Written instruction.
Lift out all lines below that contain "into".

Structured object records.
::::::

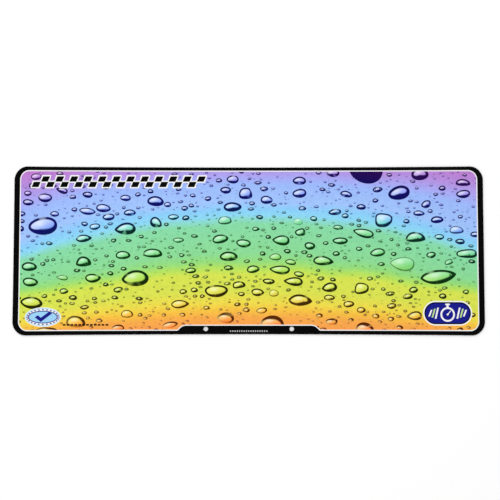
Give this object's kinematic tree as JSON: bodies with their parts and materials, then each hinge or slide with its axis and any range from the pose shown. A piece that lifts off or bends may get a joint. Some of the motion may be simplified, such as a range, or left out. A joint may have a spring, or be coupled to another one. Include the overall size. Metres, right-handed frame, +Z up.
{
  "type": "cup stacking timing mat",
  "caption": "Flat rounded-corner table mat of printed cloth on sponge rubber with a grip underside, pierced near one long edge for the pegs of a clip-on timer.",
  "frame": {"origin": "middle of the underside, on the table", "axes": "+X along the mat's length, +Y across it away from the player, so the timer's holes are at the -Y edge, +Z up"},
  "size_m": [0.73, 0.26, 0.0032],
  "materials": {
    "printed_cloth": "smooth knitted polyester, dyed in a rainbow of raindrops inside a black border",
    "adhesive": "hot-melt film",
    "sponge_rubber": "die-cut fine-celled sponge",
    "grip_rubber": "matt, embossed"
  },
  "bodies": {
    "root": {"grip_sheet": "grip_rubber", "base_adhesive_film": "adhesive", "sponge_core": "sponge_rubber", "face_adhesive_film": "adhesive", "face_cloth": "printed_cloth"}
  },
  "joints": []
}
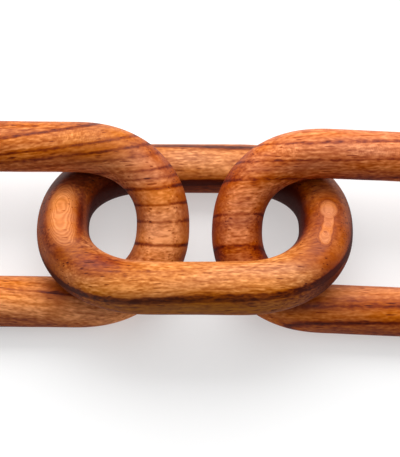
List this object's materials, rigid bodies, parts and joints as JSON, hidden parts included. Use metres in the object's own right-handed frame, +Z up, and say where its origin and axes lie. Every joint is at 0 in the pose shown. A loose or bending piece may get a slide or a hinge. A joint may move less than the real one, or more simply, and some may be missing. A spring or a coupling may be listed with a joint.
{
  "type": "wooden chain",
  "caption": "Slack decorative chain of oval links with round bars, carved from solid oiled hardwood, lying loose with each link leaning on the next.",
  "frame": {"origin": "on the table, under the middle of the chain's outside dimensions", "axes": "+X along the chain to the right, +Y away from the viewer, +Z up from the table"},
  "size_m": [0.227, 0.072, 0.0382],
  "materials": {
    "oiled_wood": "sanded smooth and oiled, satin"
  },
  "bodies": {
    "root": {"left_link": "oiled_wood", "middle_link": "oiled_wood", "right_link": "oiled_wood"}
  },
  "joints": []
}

::::::

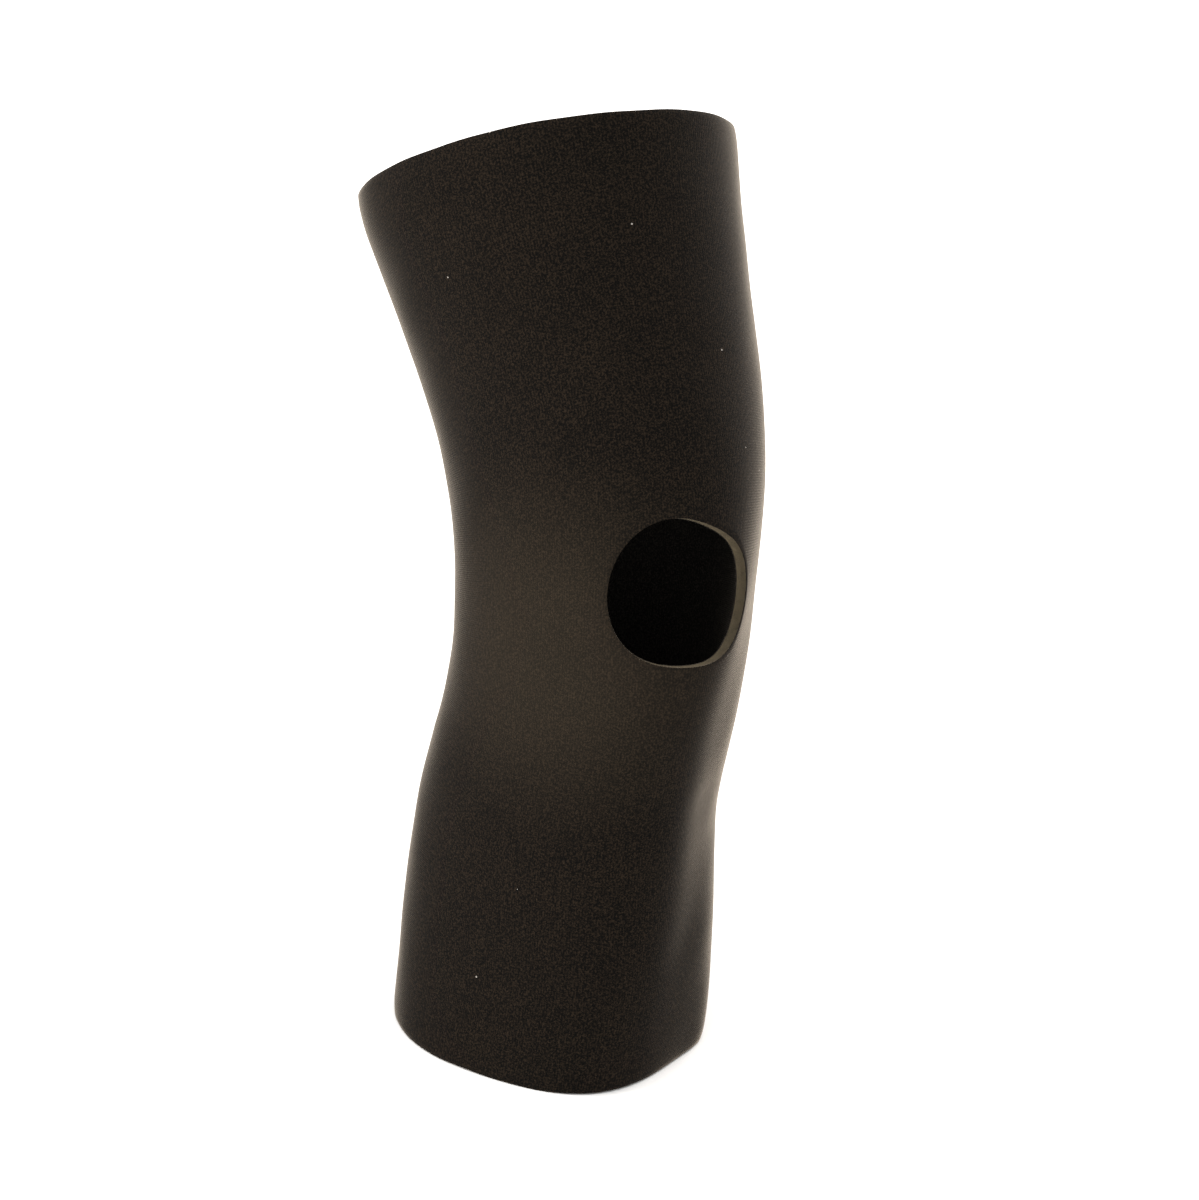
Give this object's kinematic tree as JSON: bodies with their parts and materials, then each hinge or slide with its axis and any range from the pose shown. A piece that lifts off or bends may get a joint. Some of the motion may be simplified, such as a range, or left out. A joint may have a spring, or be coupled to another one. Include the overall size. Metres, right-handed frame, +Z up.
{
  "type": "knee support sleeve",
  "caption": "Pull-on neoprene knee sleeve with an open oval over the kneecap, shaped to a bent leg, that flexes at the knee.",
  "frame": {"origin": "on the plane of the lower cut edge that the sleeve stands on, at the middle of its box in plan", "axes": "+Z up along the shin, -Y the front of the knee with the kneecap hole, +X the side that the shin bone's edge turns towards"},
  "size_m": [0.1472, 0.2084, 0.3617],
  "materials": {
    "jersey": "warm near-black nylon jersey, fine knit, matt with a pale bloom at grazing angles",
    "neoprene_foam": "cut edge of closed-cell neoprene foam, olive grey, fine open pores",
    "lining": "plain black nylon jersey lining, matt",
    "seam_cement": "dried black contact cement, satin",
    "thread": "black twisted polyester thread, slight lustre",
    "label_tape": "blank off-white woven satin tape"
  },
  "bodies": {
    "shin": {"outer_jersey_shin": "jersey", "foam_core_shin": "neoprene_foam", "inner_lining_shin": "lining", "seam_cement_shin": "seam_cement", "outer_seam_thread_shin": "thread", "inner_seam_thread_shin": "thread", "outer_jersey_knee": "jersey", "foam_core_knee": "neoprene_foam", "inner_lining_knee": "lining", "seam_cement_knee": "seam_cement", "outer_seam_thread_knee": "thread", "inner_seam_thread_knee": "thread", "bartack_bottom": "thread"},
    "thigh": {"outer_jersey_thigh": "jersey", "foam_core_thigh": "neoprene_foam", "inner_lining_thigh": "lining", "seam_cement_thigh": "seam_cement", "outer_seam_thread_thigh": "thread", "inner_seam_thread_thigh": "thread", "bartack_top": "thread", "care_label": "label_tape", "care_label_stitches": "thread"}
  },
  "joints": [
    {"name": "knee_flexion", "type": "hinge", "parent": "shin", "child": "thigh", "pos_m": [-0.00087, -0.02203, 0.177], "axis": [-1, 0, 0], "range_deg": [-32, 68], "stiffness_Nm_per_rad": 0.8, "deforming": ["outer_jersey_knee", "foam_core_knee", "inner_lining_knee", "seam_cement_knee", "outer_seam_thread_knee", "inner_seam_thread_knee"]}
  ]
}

::::::

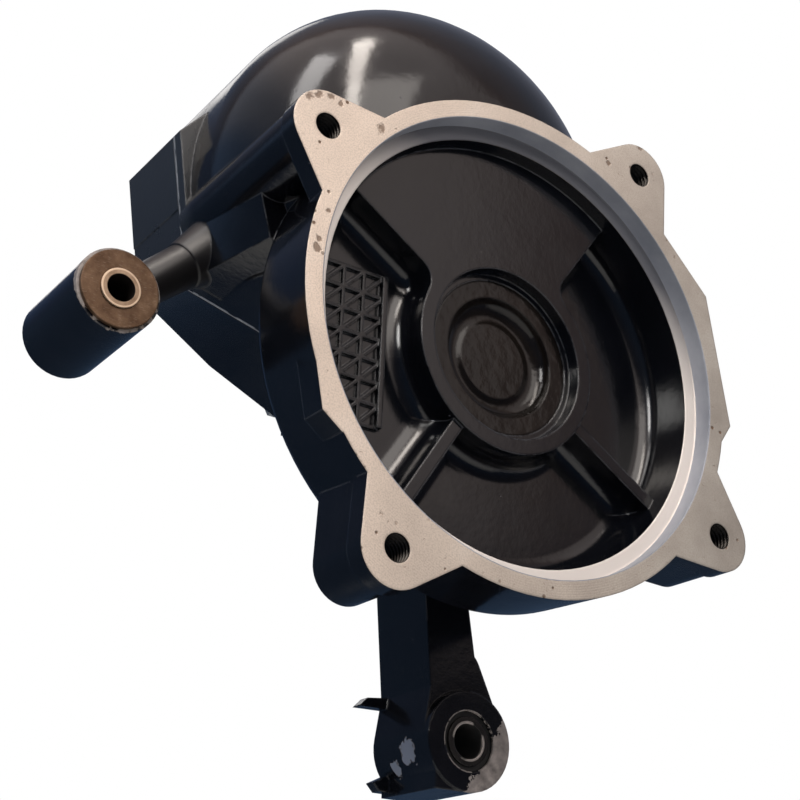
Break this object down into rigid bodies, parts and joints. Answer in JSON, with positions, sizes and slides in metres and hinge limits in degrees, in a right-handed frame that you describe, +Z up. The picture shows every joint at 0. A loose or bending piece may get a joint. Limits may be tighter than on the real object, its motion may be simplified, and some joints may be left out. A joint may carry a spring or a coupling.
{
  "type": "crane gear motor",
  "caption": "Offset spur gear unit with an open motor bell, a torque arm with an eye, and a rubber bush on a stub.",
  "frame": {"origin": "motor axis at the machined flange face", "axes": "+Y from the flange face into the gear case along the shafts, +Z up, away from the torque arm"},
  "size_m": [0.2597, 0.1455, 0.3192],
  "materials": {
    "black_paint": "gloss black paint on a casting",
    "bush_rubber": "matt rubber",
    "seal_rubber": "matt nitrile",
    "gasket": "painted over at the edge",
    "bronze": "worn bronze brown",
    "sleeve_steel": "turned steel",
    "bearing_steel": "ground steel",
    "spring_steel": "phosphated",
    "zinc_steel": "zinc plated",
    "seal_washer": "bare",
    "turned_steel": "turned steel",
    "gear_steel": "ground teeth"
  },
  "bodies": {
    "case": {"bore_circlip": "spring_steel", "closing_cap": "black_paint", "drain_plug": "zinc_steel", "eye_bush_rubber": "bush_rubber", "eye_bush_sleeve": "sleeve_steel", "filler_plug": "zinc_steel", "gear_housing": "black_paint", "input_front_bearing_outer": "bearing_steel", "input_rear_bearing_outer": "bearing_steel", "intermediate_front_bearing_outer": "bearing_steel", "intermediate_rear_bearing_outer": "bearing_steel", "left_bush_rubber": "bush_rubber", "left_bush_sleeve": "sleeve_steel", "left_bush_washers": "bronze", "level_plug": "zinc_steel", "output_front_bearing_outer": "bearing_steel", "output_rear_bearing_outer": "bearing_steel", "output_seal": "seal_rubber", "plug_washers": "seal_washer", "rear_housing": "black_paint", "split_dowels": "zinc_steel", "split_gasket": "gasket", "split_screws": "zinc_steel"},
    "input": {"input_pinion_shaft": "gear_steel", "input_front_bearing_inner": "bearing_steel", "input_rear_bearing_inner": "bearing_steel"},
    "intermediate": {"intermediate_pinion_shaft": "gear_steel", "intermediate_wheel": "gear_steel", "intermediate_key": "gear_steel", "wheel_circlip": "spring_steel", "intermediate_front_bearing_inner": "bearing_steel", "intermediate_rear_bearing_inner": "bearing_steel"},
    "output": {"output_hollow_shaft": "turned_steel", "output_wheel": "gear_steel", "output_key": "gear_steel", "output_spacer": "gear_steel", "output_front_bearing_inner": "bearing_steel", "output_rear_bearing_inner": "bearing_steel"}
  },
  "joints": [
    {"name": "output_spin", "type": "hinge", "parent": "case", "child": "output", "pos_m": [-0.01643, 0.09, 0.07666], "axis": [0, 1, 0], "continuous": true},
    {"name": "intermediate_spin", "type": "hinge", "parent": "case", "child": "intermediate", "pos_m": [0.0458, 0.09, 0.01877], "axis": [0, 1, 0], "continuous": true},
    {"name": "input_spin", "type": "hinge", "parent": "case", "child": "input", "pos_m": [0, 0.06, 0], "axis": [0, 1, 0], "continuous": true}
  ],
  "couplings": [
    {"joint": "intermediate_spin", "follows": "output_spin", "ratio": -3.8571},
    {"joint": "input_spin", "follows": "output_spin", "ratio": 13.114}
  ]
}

::::::

Reply to the exercise.
Break this object down into rigid bodies, parts and joints. Answer in JSON, with positions, sizes and slides in metres and hinge limits in degrees, in a right-handed frame that you describe, +Z up. The picture shows every joint at 0. A loose or bending piece may get a joint. Limits may be tighter than on the real object, its motion may be simplified, and some joints may be left out. A joint may carry a spring or a coupling.
  "frame": {"origin": "motor axis at the machined flange face", "axes": "+Y from the flange face into the gear case along the shafts, +Z up, away from the torque arm"},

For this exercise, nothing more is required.